「この人は一体何者なんだ?」
「橋本治」と検索したとき、浮かんだセリフ。
橋本治とは。作家として紹介されることが多いようです。幅広い作品を手がける人だと聞いたこともあります。
小説、脚本、エッセイ、評論、画集。著作の数がとにかく多い。すごい。多彩。圧倒的。でも、よくわからない。何から手をつけたらいいのか迷ってしまいます。仕方がないので、有名っぽい『桃尻娘』を読みたい本リストに追加しました。
それから数年後。橋本治さんは2019年1月に亡くなりました。何人もの著名人が「橋本さんのここがすごい、あそこがすごい」と各所で語っており、改めてその偉大さを知りました。
でも、やっぱりどういう人なのかよくわからない。わかったのは、とにかくすごいから作品にふれるべき、ということだけ。
そんな橋本治さんが回答する人生相談。幻冬舎plusの連載「かけこみ人生相談」(2013年11月~2017年8月分)を書籍化したものです。
するするっと読める分量ですが、噛めば噛むほど味が出る要素もあり、満足感を得られます。
メディアで見かける人生相談。そのスタンスはさまざまです。「誠実に向き合う」「斜めに向き合う」「ゆるく向き合う」「とにかく寄り添う」など、回答者の人柄や個性が魅力となります。橋本治さんが回答する本書は「正しく向き合う」という印象です。これまでに読んだ人生相談本の中で、最も的確かつ実践的な回答だと思いました。
橋本治さんは、行間を読み取って、質問者の気持ちを探ります。そして、言葉にならないモヤモヤ、ぐちゃぐちゃになった悩みを整理してくれます。
根っこにあるお困りごとを「これじゃないですか?」と目の前に差し出す。その手さばきの見事さに「ほぉ~」と唸る。そのくり返しでした。
自分の悩みを把握するのは難しいものです。他人のことなら「こうすればいいじゃん」「そんな悩まなくても大丈夫だよ」と思えるのに。中には「どうしたらいいんだろう。これは難しい問題だ」と困ってしまうこともありますが、悩みすぎてこじらせることはない。シンプルに考えられます。

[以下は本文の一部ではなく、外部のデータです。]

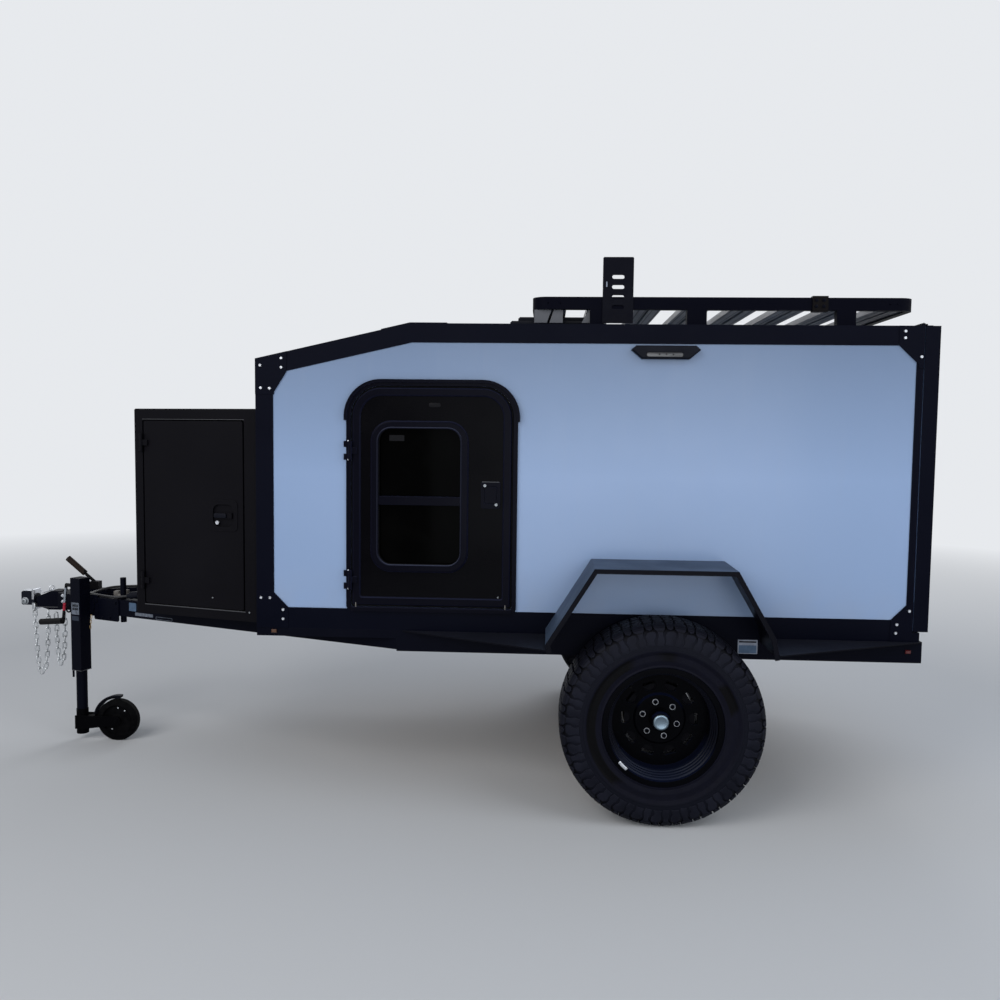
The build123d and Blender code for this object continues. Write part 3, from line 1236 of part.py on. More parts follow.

どうして自分のことだとわからなくなってしまうのでしょうか。不合理な感情が邪魔をするからでしょうか。悲しい・苦しい・つらい・悔しい・エトセトラ。もがけばもがくほど這い上がれなくなる。嫌だと思っていることを無意識に避けてしまうこともあります。自分が回避している事柄に向き合って乗り越えるのは難しいことです。
そんなときには、伴走者がいれば頑張れるのかもしれません。本書にもそんな回答がありました。「一緒に頑張ろう」と言ってあげて、というアドバイスです。
どうしたら悩みを整理して、自分で考えられるようになるのか?
人と話して考え方の幅を広げれば、ヒントが見つかるかもしれません。
そう、だからこそ、人生相談本をつい手にとってしまうのです。ズバリな答えがほしいから。自分の頭で考えようとしても、堂々巡りに陥りがちですからね……。
自分の悩みが何なのか、まずは理解すること。それが大事だと教えてくれる本書は、問題解決を目指すとき参考になりそうです。
ちなみに今一番読みたい橋本治さんの本は、『男の編み物、橋本治の手トリ足トリ』です。